I use Media Player Classic, and it plays basically everything straight out of the box. It doesn’t “steal” file associations; in fact, i had to explicitly tell my Win7 computer to change my video file associations from Windows Media Player to Media Player Classic. Similarly, VLC has never given me any file association problems.

Also, to tell the truth, if you’re a Windows user who doesn’t know by now how to change file associations on your computer, you’ve got bigger problems than which codec or media player to use.

What’s your OS? If it’s anything modern (Vista, Windows 7) then DVD’s should play fine. For XP you’ll need a mpgII codec.

This is of course, assuming something else isn’t wrong with the media itself.

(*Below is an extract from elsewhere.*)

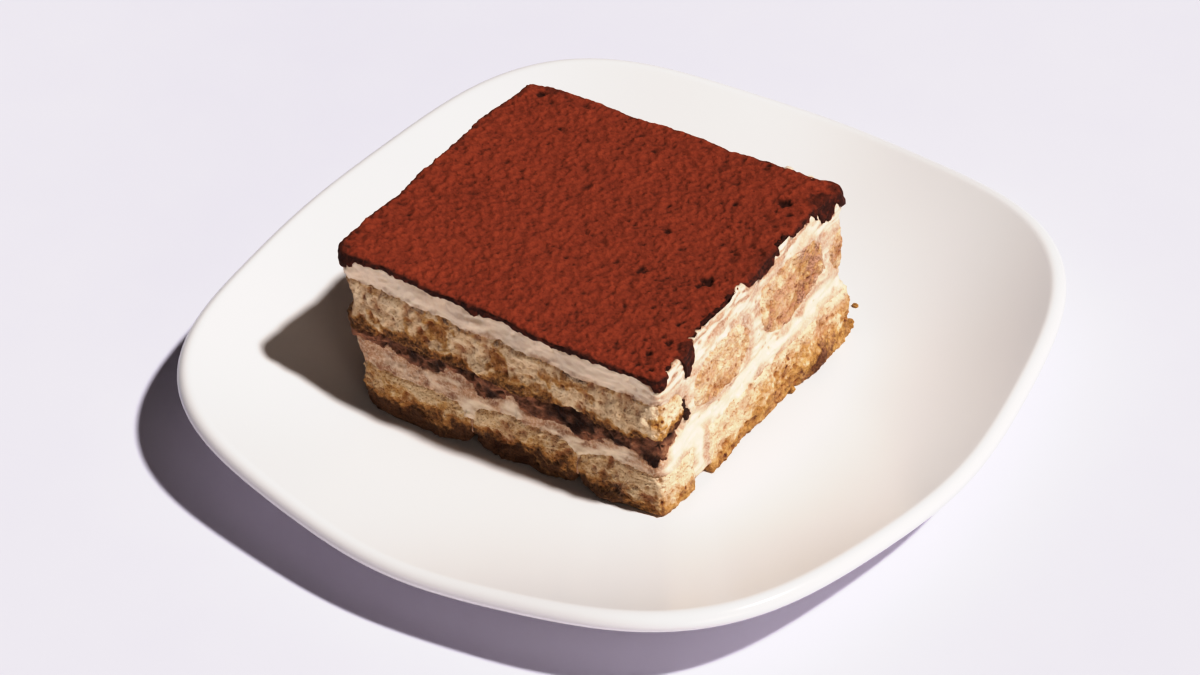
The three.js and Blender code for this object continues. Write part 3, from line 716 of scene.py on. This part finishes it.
def soaked_layer(material):
    """The soaked cocoa under the first finger and up between it and the second: an upright box-shaped
    section carried along the cut, sunk wherever the sponge or the cream comes forward."""
    distance = np.linspace(0, LENGTH, int(LENGTH / FINE) + 1)[:, None]
    low = soaked_floor(distance) - 0.8
    up = np.linspace(0, 1, 36)[None, :-1]
    over = np.linspace(0, 1, 26)[None, :-1]
    across = np.concatenate([0 * up, SOAKED_WIDTH * over, SOAKED_WIDTH + 0 * up,
                             SOAKED_WIDTH * (1 - over)], axis=1) + 0 * distance
    height = np.concatenate([mix(SOAKED_RISE, low, up), low + 0 * over, mix(low, SOAKED_RISE, up),
                             SOAKED_RISE + 0 * over * distance], axis=1)
    middles = 2 * [(SOAKED_WIDTH / 2, SOAKED_MIDDLE)]
    (u, v, w), shape = carried_along(distance, across, height, middles, 16)
    points = place(*cut_sides(u, v, w, soaked_lift), w)
    thick = sum_of_bumps(u, w, THICK_COCOA) + (v > 8)
    crumb = np.minimum(sum_of_bumps(u, w, CRUMB_IN_COCOA), 1) * (v < 8)
    # The hollow mark is for painted shade: the material darkens the gaps between the lumps with it.
    marks = {"wet": ease(0.05 + 0.9 * thick + 0.45 * rough(u, v, w, 2.4, 121, 2)) * (1 - crumb),
             "hollow": ease((0.15 - soaked_relief(u, v, w)) / 0.7)}
    return stands_for(make_piece("soaked_cocoa", points, tube_faces(shape), material, marks),
                      "soaked_cocoa_layer")


# ------------------------------------------------------------------ cream

def around_the_block(low, high, rows):
    """The block's four sides as rings: u and v run round its plan from the left corner, and the height
    runs from low to high, both functions of (u, v)."""
    sides = [(LENGTH, 0.0, 0.0, 1, 0), (WIDTH, LENGTH, 0.0, 0, 1),
             (LENGTH, LENGTH, WIDTH, -1, 0), (WIDTH, 0.0, WIDTH, 0, -1)]
    u, v = [], []
    for length, from_u, from_v, du, dv in sides:
        way = length * np.arange(int(length / FINE)) / int(length / FINE)
        u.append(from_u + du * way)
        v.append(from_v + dv * way)
    u, v = np.concatenate(u), np.concatenate(v)
    share = np.linspace(0, 1, rows)[:, None]
    return u + 0 * share, v + 0 * share, mix(low(u, v), high(u, v), share)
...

The problem may have been with a particular installer that bundled Media Player Classic with some codecs.

Now, this is surprising. I just re-ran the latest VLC setup (vlc-1.0.5-win32.exe) and it defaults to associating every file type it supports - 20 audio types, 29 video types, and 8 other types.

It isn’t that people don’t know how, it is the issue that the change is being done without people consenting to it. The installer options to not do this are often hidden a couple layers deep and in non-obvious places in setup menus. Real Player and Quicktime are particularly annoying this way. Once this has happened, you have to go through a laundry list of file type associations and try to remember what application you wanted to use to open that particular file type.

I singled out VLC because its installer doesn’t remember the settings used last time when you upgrade, so you have to be constantly vigilant to keep it from stealing file type associations.

You’re probably right, but another of my standard operating procedures with Windows is NEVER to simply allow the “typical” or “full” installation option when installing a program. I always select “custom” installation so i can see what’s going to be installed, choose where (and whether) to place start menu items, shortcuts, etc., etc.

It could be that the disks aren’t finalized like someone else suggested.

Another thing could be that I have an older standalone burner that creates disks that a lot of other DVD players won’t read. I found if I ripped them with DvdShrink 3.2 and burned the resulting ISO image, then the new image played fine.